PRESIDENT EGAN: Mr. Taylor.

TAYLOR: Not if we put this limitation on it, or restriction on them. That is why it is in there. A court not of record is a court in which the proceedings are not transcribed, they have no shorthand reporters present unless you ask for a court of record.

PRESIDENT EGAN: Mr. Ralph Rivers.

R. RIVERS: May I amplify what Mr. Taylor says? The courts of general jurisdiction have the common law jury of twelve. That is what will be our superior court after we get to be a state. The judiciary article says that the legislature may establish such courts of limited jurisdiction as the legislature deems fit, and that would be the J P courts, and they authorize these magistrate courts in towns and juvenile courts and that sort of thing, all of those courts which would be created by the legislature would not be courts of record.

2 Proceedings of the Alaska Constitutional Convention 1317.

[5] Originally, the court was known as the "district magistrate court." Ch. 184, § 1, SLA 1959. In 1966 it became the "district court of the State of Alaska." Ch. 24, § 1, SLA 1966. It has always been a court of limited criminal and civil jurisdiction, having apparently evolved from the "justice's court" of territorial days. See § 67-1-1 ACLA 1949.

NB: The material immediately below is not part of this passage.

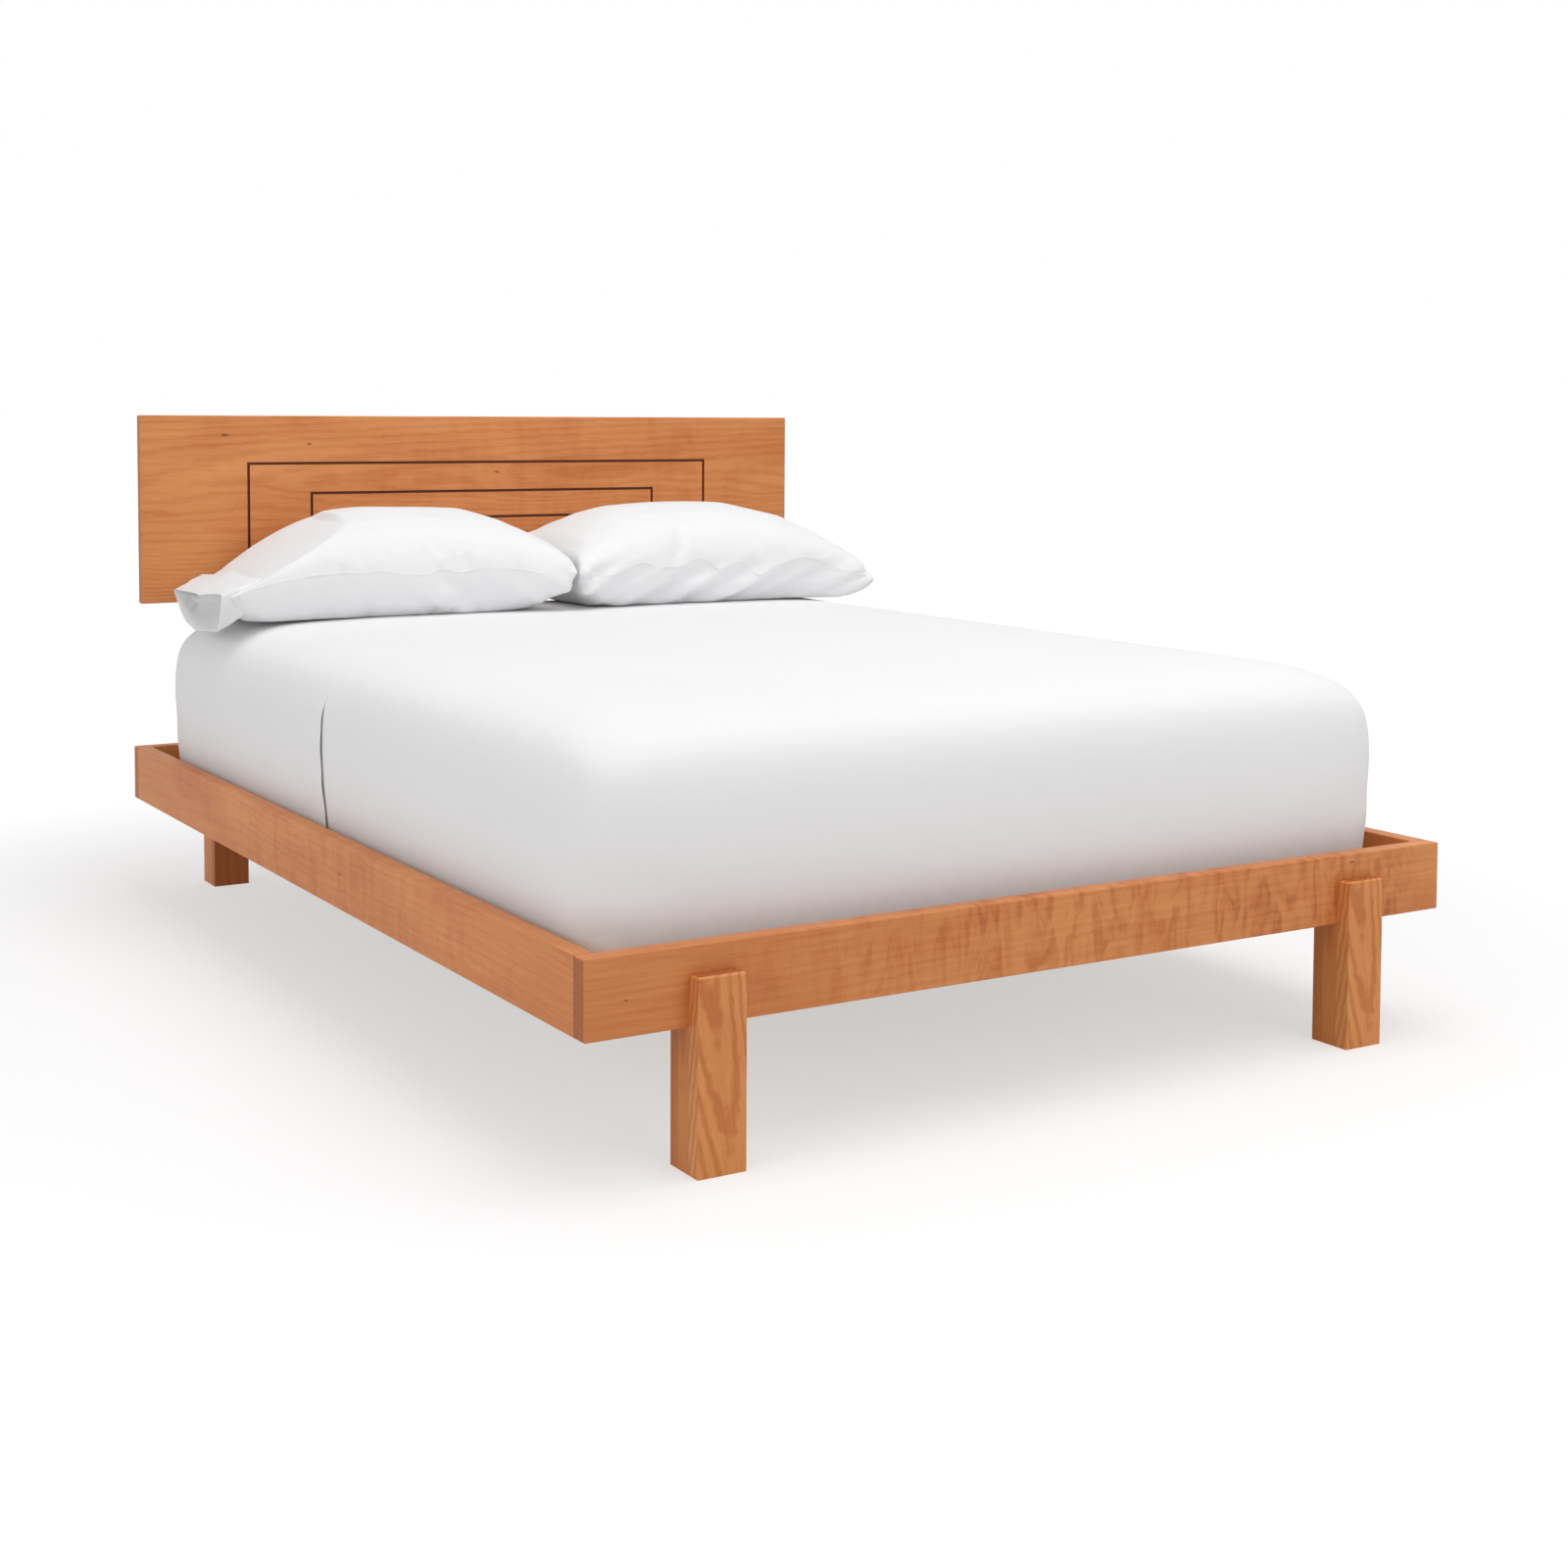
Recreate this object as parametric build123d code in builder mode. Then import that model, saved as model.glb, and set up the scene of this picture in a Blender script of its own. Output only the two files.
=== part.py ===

[6] The judgment of the district court in this case was entered prior to the announcement of our decision in Oveson v. Municipality of Anchorage, 574 P.2d 801, 803 n. 4 (Alaska 1978). Thus, there was no stipulation that resolution of the issues reserved for appeal would be dispositive of the entire case, as Oveson requires in cases such as this, i.e., those where there has been a plea of guilty or nolo contendere. For that reason, the case is being remanded for possible retrial, without the results of the blood test.